In The Orchestra: Helen Ireland

MCO’s Beyond Baroque can be heard in Melbourne on Sunday 30 April at Melbourne Recital Centre & Thursday 04 May at The Deakin Edge, Federation Square.

Helen Ireland will be joining the orchestra in the viola section for Beyond Baroque. Her career has spanned Australia but she is now settled in Melbourne as a regular player in the Melbourne Symphony Orchestra and the Orchestra Victoria, as well a viola teacher at Melbourne University, a founding member of the Flinders Quartet and most of all, a mum. We caught up with her to speak about Beyond Baroque and her career as a professional musician.

MCO: Your career seems to have taken you all over Australia! Tell us a bit about your travels and what led you to finally settle in Melbourne.
Helen: I grew up in Adelaide and when I was in year twelve, my deskie in the Adelaide Youth Orchestra told me that she had a wonderful viola teacher in Canberra called Vincent Edwards and that I should come and meet him. I did, and instantly liked his teaching style. I ended up moving to Canberra to do my degree, which worked out fantastically, although I was quite homesick at first!

From there I ended up working quite a bit with the Tasmanian Symphony Orchestra, doing some further study in Sydney with Esther Van Stralen and back in Adelaide with Keith Crellin.

It was the Australian National Academy of Music that brought me to Melbourne and back into the path of Zoe Knighton! Zoe and I met as fellow casuals in the TSO and later reconnected as fellow lovers of quartet playing. From there the beginnings of the Flinders Quartet were hatched. Zoe was doing a Masters at Melbourne University and needed a chamber group as one component, so Bill Hennessy suggested that she just ask three friends that she enjoyed playing with. She asked Erica Kennedy, Matt Tomkins and myself, and the rest is history! We have done quite a bit of travelling, including a trip to Finland for the Korpo Sibelius Festival in 2015, which was a career highlight.

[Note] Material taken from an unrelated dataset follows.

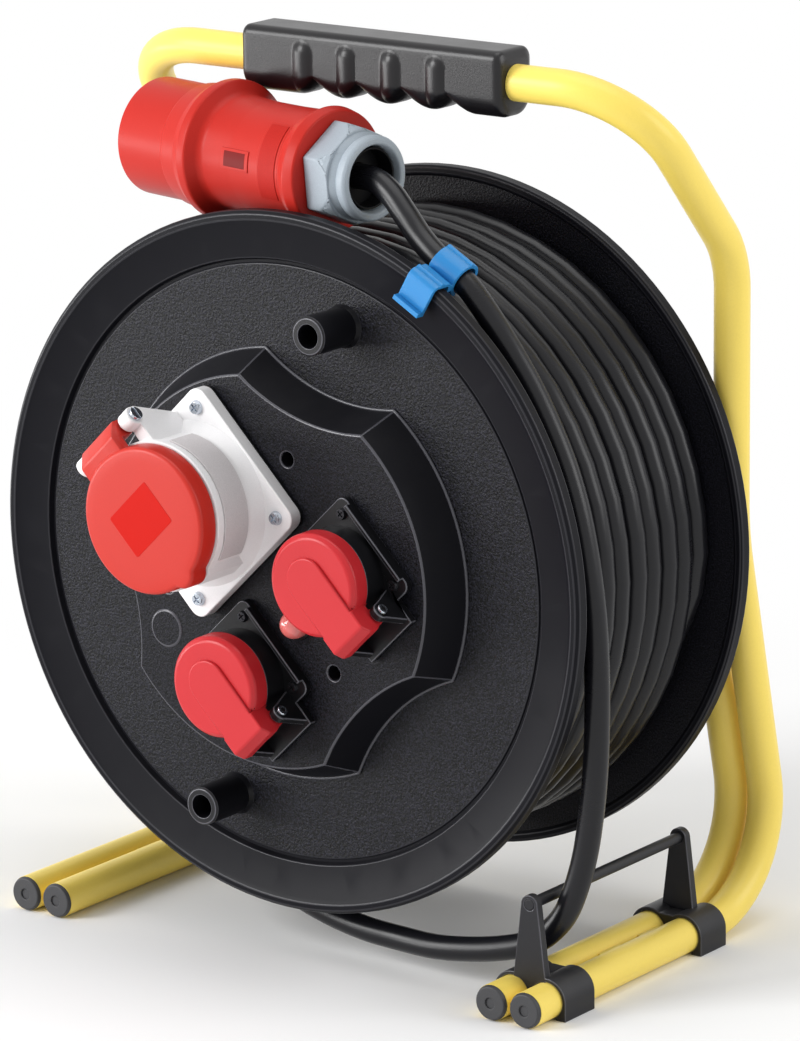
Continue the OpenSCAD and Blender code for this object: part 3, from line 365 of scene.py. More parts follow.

MCO: What attracted you to the viola in the first place?
Helen: I didn’t know that I was attracted to the viola until my first lesson. I followed a school friend to apply to play the violin at my primary school and it turned out that only one instrument was available at the time; a viola. We were both given some musical aptitude tests and I was given the chance to start learning. My mum had to convince them a bit, as they thought at eight years old I might be a little small. She went in to bat for me though, saying “she’s tall for her age!” It was in fact a 3/4 violin strung as a viola. The teacher however, Anne Rodda, was a violist and had a full size viola, and I remember instantly falling in love with the rich, mellow tones.

MCO: As a founding member of the Flinders Quartet, you must have been involved in some pretty exciting projects with the ensemble. What does the group have planned for this year?
Helen: Yes, I look forward to everything we do each year!

This year we are featuring Schubert and we are playing three of his chamber music masterpieces, including the C major String Quintet with Timo-Veikko Valve, principal cellist with the ACO.

We are also embarking on a really exciting recording project to record a selection of some of the really fantastic works that have been commissioned for the Flinders Quartet over the last sixteen years. I think we will need to make another CD in the future because we couldn’t record them all this time!

We will also hold our second workshop for composers. This gives them a rare opportunity to have one of their pieces workshopped and performed by a professional quartet. Last year this was a huge success, so we’re hoping to make it an ongoing event.

MCO: As a qualified practitioner in the Feldenkrais Method, could you explain what this involves and how it helps musicians in particular?
Helen: Training in the Feldenkrais Method was one of the best things I’ve ever done. I learnt the viola throughout school through determination and passion, but with very little awareness of how I was using my body to do so. As a result, I was learning with a lot of unnecessary and unhelpful tension. During my degree, I was introduced to the Alexander technique and got a lot of benefit out of it. I worked for many years to come on and off with different practitioners and started to gain more body awareness, which helped with tension and finding a better tome and ease in playing.

I discovered the Feldenkrais method through my gym when I was having some knee trouble, and after just one ATM (Awareness Through Movement) lesson I was pain free for several days. This really got my attention!

The Feldenkrais method is a little difficult to explain in brief. Essentially, through practising carefully worked out sequences of movement in a state of heightened awareness, you can learn how to more efficiently perform all aspects of these movements. This can obviously have huge benefits for musicians who need to perform very highly sophisticated movements with utter ease in order to perform at the highest level. It can also be really helpful in identifying habits you have in playing that are causing injury. Many musicians, over a life time of playing, experience pain and injury. Often, adapting your body usage habits can help you heal and prevent injury.

While I still regularly use it for my own playing and in any teaching that I do, I’m not currently practising in the Feldenkrais method. Writing this, I’m thinking that perhaps I should start again!